Guillem Pelissier le reconnait : "Les CMP ne sont pas la solution." Mieux vaut, selon lui, définir soi-même un catalogue de services et de configurations cloud évolutif et modulable.
Partant de là, les consultants de Devoteam recommandent également de bâtir une couche d'analyse de données plus flexible. Dans cette logique, les flux financiers gagneront par exemple à être intégrés à un outil de business intelligence en self-service. Une application qui permettra aux chefs de projet et contrôleurs de gestion de suivre les dépenses les concernant en bâtissant eux-mêmes leur tableau de bord à partir des data souhaitées. Avec à la clés la possibilité de faire des croisements avec des données métiers de l'entreprise, en vue par exemple de comparer coûts additionnels cloud et revenus générés. Aux côtés de la BI, la pile open source ELK (associant Elasticsearch, Logstash et Kibana) sera idéale pour traiter et visualiser les logs, et le couple Grafana /Prometheus pour récupérer des métriques, avec des seuils d'alerte, et les exposer sous forme de tableaux de bord.
Standardiser le delivery
En matière opérationnelle, un pipeline d'intégration et de livraison continues (CI/CD), avec une logique d'l'infrastructure as code (IaC) basée sur Terraform, présentera pour avantage de standardiser les déploiements quel que soit le cloud. Mise en production, gestion de dépôts de code source, gestion de versions...

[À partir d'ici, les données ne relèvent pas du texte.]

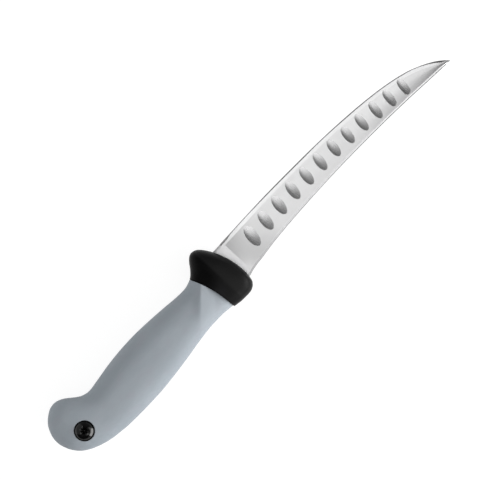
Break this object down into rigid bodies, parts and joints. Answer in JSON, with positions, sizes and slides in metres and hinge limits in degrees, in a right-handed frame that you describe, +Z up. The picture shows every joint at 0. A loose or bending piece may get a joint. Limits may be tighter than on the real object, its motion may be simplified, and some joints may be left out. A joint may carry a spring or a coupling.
{
  "type": "fillet knife",
  "caption": "Fixed-blade fillet knife with an upswept hollow-ground-dimpled blade, black finger guard, soft hooked handle and a pommel screw.",
  "frame": {"origin": "under the middle of the knife as it lies on its side, on the surface that it lies on", "axes": "+X along the knife to the tip, +Y towards the cutting edge, +Z up through the thickness"},
  "size_m": [0.2818, 0.0369, 0.024],
  "materials": {
    "blade_steel": "satin ground flats, brighter bevels",
    "guard_plastic": "fine matte black moulding",
    "grip_rubber": "soft matte grey-blue elastomer",
    "core_plastic": "black moulding, hidden",
    "screw_steel": "glossy black oxide",
    "pin_steel": "ground, hidden"
  },
  "bodies": {
    "root": {"blade": "blade_steel", "guard": "guard_plastic", "grip": "grip_rubber", "core_left": "core_plastic", "core_right": "core_plastic", "clamp_screw": "screw_steel", "barrel_nut": "screw_steel", "tang_pins": "pin_steel"}
  },
  "joints": []
}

"L'IaC décrit de manière standard l'ensemble des processus de mise en œuvre, jusqu'aux typologies de services cloud à utiliser en fonction des catégories de données et d'applications, de leur criticité, de leur degré de confidentialité", explique Didier Pavy. "Les process opérationnels, financiers, de sécurité seront ainsi intégralement documentés de manière codée, ce qui assure une traçabilité et un contrôle de leur conformité a postériori." De la gouvernance à l'audit, il n'y a qu'un pas.